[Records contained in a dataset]

====

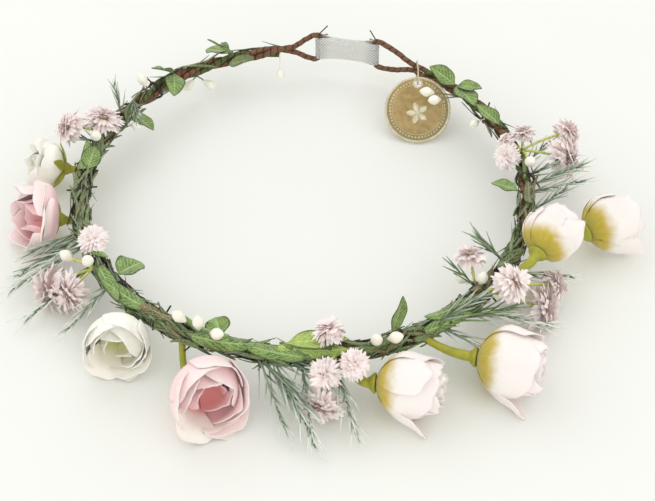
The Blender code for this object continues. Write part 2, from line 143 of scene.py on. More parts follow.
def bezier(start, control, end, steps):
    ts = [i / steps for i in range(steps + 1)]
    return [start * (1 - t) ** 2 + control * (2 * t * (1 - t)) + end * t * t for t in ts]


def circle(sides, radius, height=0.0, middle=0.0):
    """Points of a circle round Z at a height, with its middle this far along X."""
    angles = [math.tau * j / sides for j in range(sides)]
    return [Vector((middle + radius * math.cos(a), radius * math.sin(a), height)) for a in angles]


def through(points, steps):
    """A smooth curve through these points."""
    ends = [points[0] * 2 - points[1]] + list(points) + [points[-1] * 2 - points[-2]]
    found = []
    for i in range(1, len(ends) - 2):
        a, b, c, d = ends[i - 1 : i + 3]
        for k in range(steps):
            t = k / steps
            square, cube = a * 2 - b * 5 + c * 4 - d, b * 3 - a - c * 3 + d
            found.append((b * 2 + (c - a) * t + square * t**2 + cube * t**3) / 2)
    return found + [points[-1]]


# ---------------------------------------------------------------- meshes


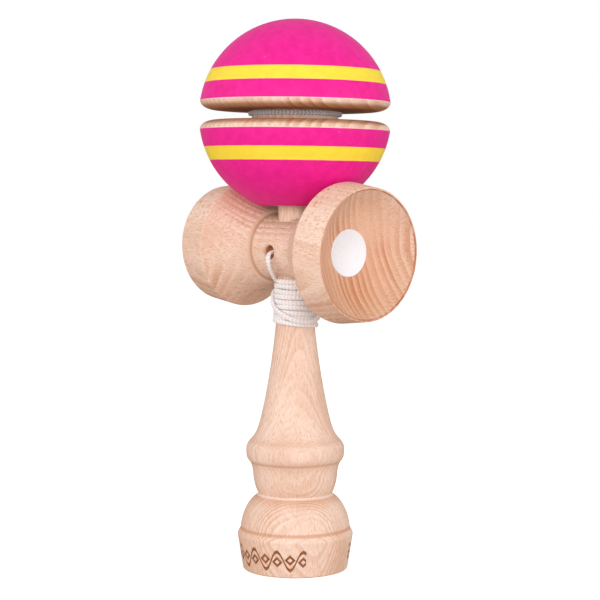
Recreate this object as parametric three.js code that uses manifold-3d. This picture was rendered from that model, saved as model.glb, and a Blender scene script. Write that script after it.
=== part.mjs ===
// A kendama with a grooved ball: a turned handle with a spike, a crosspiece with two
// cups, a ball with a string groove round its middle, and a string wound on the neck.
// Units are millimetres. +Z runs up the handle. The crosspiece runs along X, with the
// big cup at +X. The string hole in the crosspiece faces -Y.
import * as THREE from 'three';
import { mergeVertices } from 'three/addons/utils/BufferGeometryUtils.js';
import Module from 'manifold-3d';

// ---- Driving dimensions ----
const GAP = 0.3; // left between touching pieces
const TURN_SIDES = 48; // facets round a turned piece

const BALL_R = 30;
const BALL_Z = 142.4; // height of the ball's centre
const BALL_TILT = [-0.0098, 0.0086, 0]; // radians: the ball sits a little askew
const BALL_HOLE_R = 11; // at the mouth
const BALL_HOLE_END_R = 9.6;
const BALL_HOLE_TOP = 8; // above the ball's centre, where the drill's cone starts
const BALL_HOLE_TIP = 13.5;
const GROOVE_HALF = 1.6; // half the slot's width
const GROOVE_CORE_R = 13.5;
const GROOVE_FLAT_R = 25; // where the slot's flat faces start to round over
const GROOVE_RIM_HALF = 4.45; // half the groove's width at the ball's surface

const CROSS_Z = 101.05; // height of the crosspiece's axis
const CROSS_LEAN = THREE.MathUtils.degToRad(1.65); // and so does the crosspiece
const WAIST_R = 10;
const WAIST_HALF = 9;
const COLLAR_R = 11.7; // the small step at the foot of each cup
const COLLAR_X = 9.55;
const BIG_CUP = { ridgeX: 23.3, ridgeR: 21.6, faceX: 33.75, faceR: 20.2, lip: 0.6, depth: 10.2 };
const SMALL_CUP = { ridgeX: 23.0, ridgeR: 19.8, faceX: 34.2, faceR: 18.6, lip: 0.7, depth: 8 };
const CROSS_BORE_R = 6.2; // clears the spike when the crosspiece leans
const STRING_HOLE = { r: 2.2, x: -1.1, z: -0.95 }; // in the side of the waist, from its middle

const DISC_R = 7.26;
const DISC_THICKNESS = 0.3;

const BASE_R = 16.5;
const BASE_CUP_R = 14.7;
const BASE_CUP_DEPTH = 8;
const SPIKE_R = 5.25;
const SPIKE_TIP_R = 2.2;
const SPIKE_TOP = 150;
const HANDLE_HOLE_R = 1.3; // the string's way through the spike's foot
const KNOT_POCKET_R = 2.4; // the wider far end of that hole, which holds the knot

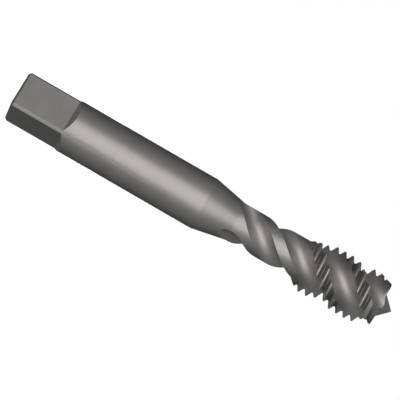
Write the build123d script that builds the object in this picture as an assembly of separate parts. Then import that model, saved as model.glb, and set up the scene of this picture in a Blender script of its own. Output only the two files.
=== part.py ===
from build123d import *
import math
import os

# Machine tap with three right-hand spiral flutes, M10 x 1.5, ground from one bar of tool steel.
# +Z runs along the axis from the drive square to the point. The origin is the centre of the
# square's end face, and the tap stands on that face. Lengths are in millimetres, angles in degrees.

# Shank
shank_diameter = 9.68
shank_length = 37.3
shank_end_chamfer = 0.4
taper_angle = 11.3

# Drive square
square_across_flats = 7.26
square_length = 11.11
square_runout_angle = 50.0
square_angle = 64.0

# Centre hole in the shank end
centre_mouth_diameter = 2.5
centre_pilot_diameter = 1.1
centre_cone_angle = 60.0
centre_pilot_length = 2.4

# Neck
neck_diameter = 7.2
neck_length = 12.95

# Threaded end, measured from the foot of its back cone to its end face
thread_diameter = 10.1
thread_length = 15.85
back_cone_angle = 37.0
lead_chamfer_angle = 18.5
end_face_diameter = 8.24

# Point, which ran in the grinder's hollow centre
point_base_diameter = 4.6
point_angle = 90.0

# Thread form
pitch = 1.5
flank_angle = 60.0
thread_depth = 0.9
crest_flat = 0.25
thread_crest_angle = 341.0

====

Aim: From the data above, gather every line that includes the word "code".

Reply to the task:
The Blender code for this object continues. Write part 2, from line 143 of scene.py on. More parts follow.
Recreate this object as parametric three.js code that uses manifold-3d. This picture was rendered from that model, saved as model.glb, and a Blender scene script. Write that script after it.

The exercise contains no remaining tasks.